Medium grit diamond plate is what I'd use, if the chips aren't too bad. If the chips are really bad, I'd grind a new edge on my low speed bench grinder and then go to the diamond plates.

I used to use oil stones, and have some great ones, but the diamond plates way out do the oil stones. They never dish, wear out, or need cleaning (or soaking in water). Just use them, rinse them in water (with soap if you wish), dry and put away.
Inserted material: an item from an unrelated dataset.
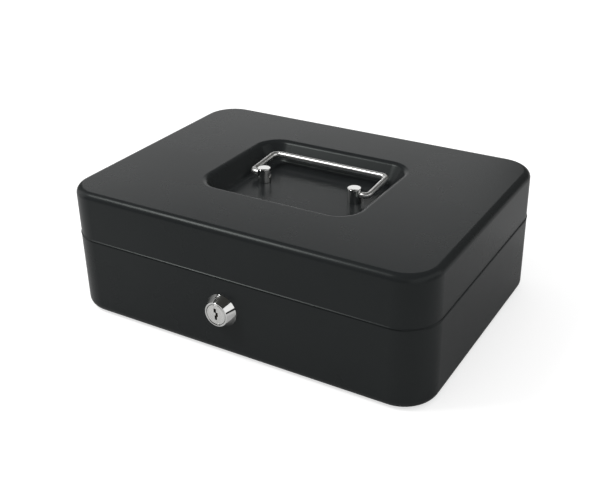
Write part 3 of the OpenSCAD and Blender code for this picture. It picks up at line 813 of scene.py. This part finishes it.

I should sell the oil stones. I'll never use them again.


----------



## LSGss (Dec 16, 2012)

So it seems like there are a variety of opinions. Is there a good DMT stone that would allow me to remove chips like these and act as a good lapping stone for my 1000, 4000 and 8000 stones. OSU55 mentioned the DMT Duosharp coarse/extra coarse.


----------



## knockknock (Jun 13, 2012)

> So it seems like there are a variety of opinions. Is there a good DMT stone that would allow me to remove chips like these and act as a good lapping stone for my 1000, 4000 and 8000 stones. OSU55 mentioned the DMT Duosharp coarse/extra coarse.
> 
> - LSGss


I use a DMT Dia-Sharp extra coarse on my water stones.


----------



## Unknowncraftsman (Jun 23, 2013)

Dmt diamond plates are very good but they really don't last.If you start using them daily the pointy diamonds get fractured they will still work but too slow for me.
Even a set of Norton water stones stay consistent because you can refresh the surface.
You can use diamond plates to hone your new edge.Just remember if you keep chasing the same bevel it will become very steep. Thats why a grinder is used by most hand tool guys like me to keep the bevel where I like it.
But if you just want to make some shaving and have some fun maybe keep it simple.


----------



## WhoMe (Jul 9, 2009)

Rick m has the best recommendation. Stones below 1000 grit are a absolute waste of money. 
They dish way too fast and you waste too much to keep it flat.
Use sand paper, diamond plates or a sanding belt glued to a flat surface.


----------



## Kirk650 (May 8, 2016)

If I didn't use diamond plates, I'd use sandpaper. But the diamond plates are just so fast and easy, don't need to be glued to anything and never tear. And did I mention that they cut steel fast. Years ago I entered the wife and I in an entry level woodworking class - hand tools only. The dual purpose was to see if she had any interest in woodworking and to learn what they had to say on sharpening. I was using the big oil stones, but it was slow going. The guy teaching the sharpening used a medium diamond plate, then a Very Fine, then jewelers rouge on a flat leather strop. Going directly from medium to very fine didn't seem right, but results backed him up. I went right out, got the diamond plates, stored the oil stones, and have never regretted it.

The times I've managed to drop an expensive and very sharp wood chisel on concrete have shown me that, in some instances, the medium diamond plate isn't enough. I should buy a coarse one, just in case, but have done fine with the bench grinder to get a new edge started when necessary.


----------



## wormil (Nov 19, 2011)

Really it doesn't matter how you get the chips out but if you spend more than 30 seconds doing it, sharpening has become your hobby


----------



## JohnChung (Sep 20, 2012)

Shapton Pro 220 will make a quick work of it.


----------